(MATERIAL PROVIDED):
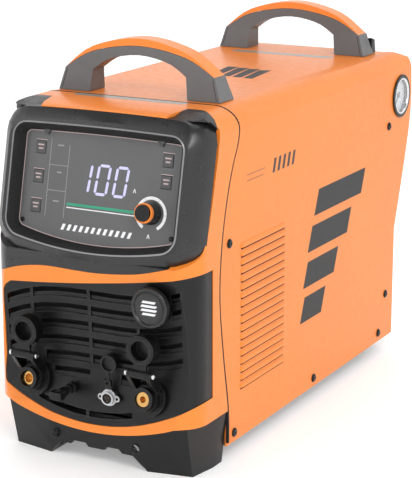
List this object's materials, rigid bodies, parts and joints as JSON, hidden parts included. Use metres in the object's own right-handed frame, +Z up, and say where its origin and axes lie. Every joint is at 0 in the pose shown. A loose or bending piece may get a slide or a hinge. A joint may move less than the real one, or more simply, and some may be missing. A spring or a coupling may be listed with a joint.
{
  "type": "plasma cutter",
  "caption": "Portable air plasma cutter: orange louvred sheet case, tilted display panel, carrying handles, flip-capped front sockets, side pressure gauge and rear fan.",
  "frame": {"origin": "centre of the bounding box's bottom face, on the floor under the middle of the case", "axes": "+X to the right hand of someone facing the front, +Y from the front to the rear, +Z up"},
  "size_m": [0.27, 0.673, 0.4845],
  "materials": {
    "cover_paint": "satin powder coat",
    "orange_plastic": "semi-gloss",
    "dark_plastic": "fine textured",
    "grey_plastic": "fine textured",
    "button_plastic": "satin",
    "display_gloss": "gloss",
    "clear_lens": "clear",
    "grey_paint": "satin powder coat",
    "steel": "satin",
    "brass": "satin",
    "iron": "laminated",
    "copper": "enamelled",
    "alloy": "satin",
    "board": "lacquered",
    "rubber": "matt",
    "hose": "satin"
  },
  "bodies": {
    "unit": {"cover": "cover_paint", "base_tray": "grey_paint", "rear_panel": "grey_paint", "rear_foot_left": "rubber", "rear_foot_right": "rubber", "front_fascia": "orange_plastic", "visor": "dark_plastic", "display_panel": "display_gloss", "lower_panel": "dark_plastic", "front_plinth": "dark_plastic", "encoder": "steel", "left_socket_body": "dark_plastic", "left_socket_contact": "brass", "left_cover_pin": "steel", "right_socket_body": "dark_plastic", "right_socket_contact": "brass", "right_cover_pin": "steel", "control_connector": "steel", "terminal_post": "dark_plastic", "badge": "dark_plastic", "front_handle": "grey_plastic", "front_grip": "orange_plastic", "rear_handle": "grey_plastic", "rear_grip": "orange_plastic", "gauge_case": "dark_plastic", "gauge_lens": "clear_lens", "fan_frame": "dark_plastic", "fan_guard": "steel", "transformer_core": "iron", "transformer_winding": "copper", "output_choke": "copper", "heatsink": "alloy", "power_board": "board", "capacitor_1": "rubber", "capacitor_2": "rubber", "control_board": "board", "display_module": "display_gloss", "solenoid_valve": "steel", "air_hose": "hose", "mains_switch": "dark_plastic", "cable_gland": "rubber", "earth_stud": "brass", "air_regulator": "alloy", "filter_bowl": "clear_lens", "air_inlet": "brass"},
    "left_cover": {"left_flip_cover": "dark_plastic"},
    "right_cover": {"right_flip_cover": "dark_plastic"},
    "connector_cap": {"dust_cap": "dark_plastic"},
    "knob": {"setting_knob": "dark_plastic", "knob_ring": "orange_plastic"},
    "wing": {"terminal_wing": "dark_plastic"},
    "rocker": {"switch_rocker": "dark_plastic"},
    "pressure_knob": {"regulator_knob": "dark_plastic"},
    "fan": {"fan_rotor": "dark_plastic"},
    "needle": {"gauge_needle": "dark_plastic"},
    "key_1": {"button_1": "button_plastic"},
    "key_2": {"button_2": "button_plastic"},
    "key_3": {"button_3": "button_plastic"},
    "key_4": {"button_4": "button_plastic"},
    "key_5": {"button_5": "button_plastic"}
  },
  "joints": [
    {"name": "left_cover_hinge", "type": "hinge", "parent": "unit", "child": "left_cover", "pos_m": [-0.0775, -0.3195, 0.1305], "axis": [1, 0, 0], "range_deg": [0, 178]},
    {"name": "right_cover_hinge", "type": "hinge", "parent": "unit", "child": "right_cover", "pos_m": [0.0775, -0.3195, 0.1305], "axis": [1, 0, 0], "range_deg": [0, 178]},
    {"name": "connector_cap_hinge", "type": "hinge", "parent": "unit", "child": "connector_cap", "pos_m": [0.025, -0.3019, 0.1087], "axis": [1, 0, 0], "range_deg": [0, 178]},
    {"name": "knob_turn", "type": "hinge", "parent": "unit", "child": "knob", "pos_m": [0.07, -0.2884, 0.30791], "axis": [0, -0.9765, 0.2156], "continuous": true},
    {"name": "wing_turn", "type": "hinge", "parent": "unit", "child": "wing", "pos_m": [-0.025, -0.33, 0.0925], "axis": [0, 1, 0], "continuous": true},
    {"name": "rocker_tip", "type": "hinge", "parent": "unit", "child": "rocker", "pos_m": [-0.072, 0.2795, 0.3], "axis": [1, 0, 0], "range_deg": [-12, 0]},
    {"name": "pressure_knob_turn", "type": "hinge", "parent": "unit", "child": "pressure_knob", "pos_m": [0.084, 0.3095, 0.388], "axis": [0, 0, 1], "range_deg": [-720, 720]},
    {"name": "fan_spin", "type": "hinge", "parent": "unit", "child": "fan", "pos_m": [0, 0.2645, 0.112], "axis": [0, 1, 0], "continuous": true},
    {"name": "needle_swing", "type": "hinge", "parent": "unit", "child": "needle", "pos_m": [0.1292, 0.2975, 0.356], "axis": [-1, 0, 0], "range_deg": [0, 270], "stiffness_Nm_per_rad": 0.0005, "springref_deg": -11.46},
    {"name": "key_1_press", "type": "slide", "parent": "unit", "child": "key_1", "axis": [0, 0.9765, -0.2156], "range_m": [0, 0.001], "stiffness_N_per_m": 400, "springref_m": -0.0005},
    {"name": "key_2_press", "type": "slide", "parent": "unit", "child": "key_2", "axis": [0, 0.9765, -0.2156], "range_m": [0, 0.001], "stiffness_N_per_m": 400, "springref_m": -0.0005},
    {"name": "key_3_press", "type": "slide", "parent": "unit", "child": "key_3", "axis": [0, 0.9765, -0.2156], "range_m": [0, 0.001], "stiffness_N_per_m": 400, "springref_m": -0.0005},
    {"name": "key_4_press", "type": "slide", "parent": "unit", "child": "key_4", "axis": [0, 0.9765, -0.2156], "range_m": [0, 0.001], "stiffness_N_per_m": 400, "springref_m": -0.0005},
    {"name": "key_5_press", "type": "slide", "parent": "unit", "child": "key_5", "axis": [0, 0.9765, -0.2156], "range_m": [0, 0.001], "stiffness_N_per_m": 400, "springref_m": -0.0005}
  ]
}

(INSTRUCTION): Filter the data for the string "bodies" and copy every line that has it.

(FINISHED ANSWER):
List this object's materials, rigid bodies, parts and joints as JSON, hidden parts included. Use metres in the object's own right-handed frame, +Z up, and say where its origin and axes lie. Every joint is at 0 in the pose shown. A loose or bending piece may get a slide or a hinge. A joint may move less than the real one, or more simply, and some may be missing. A spring or a coupling may be listed with a joint.
  "bodies": {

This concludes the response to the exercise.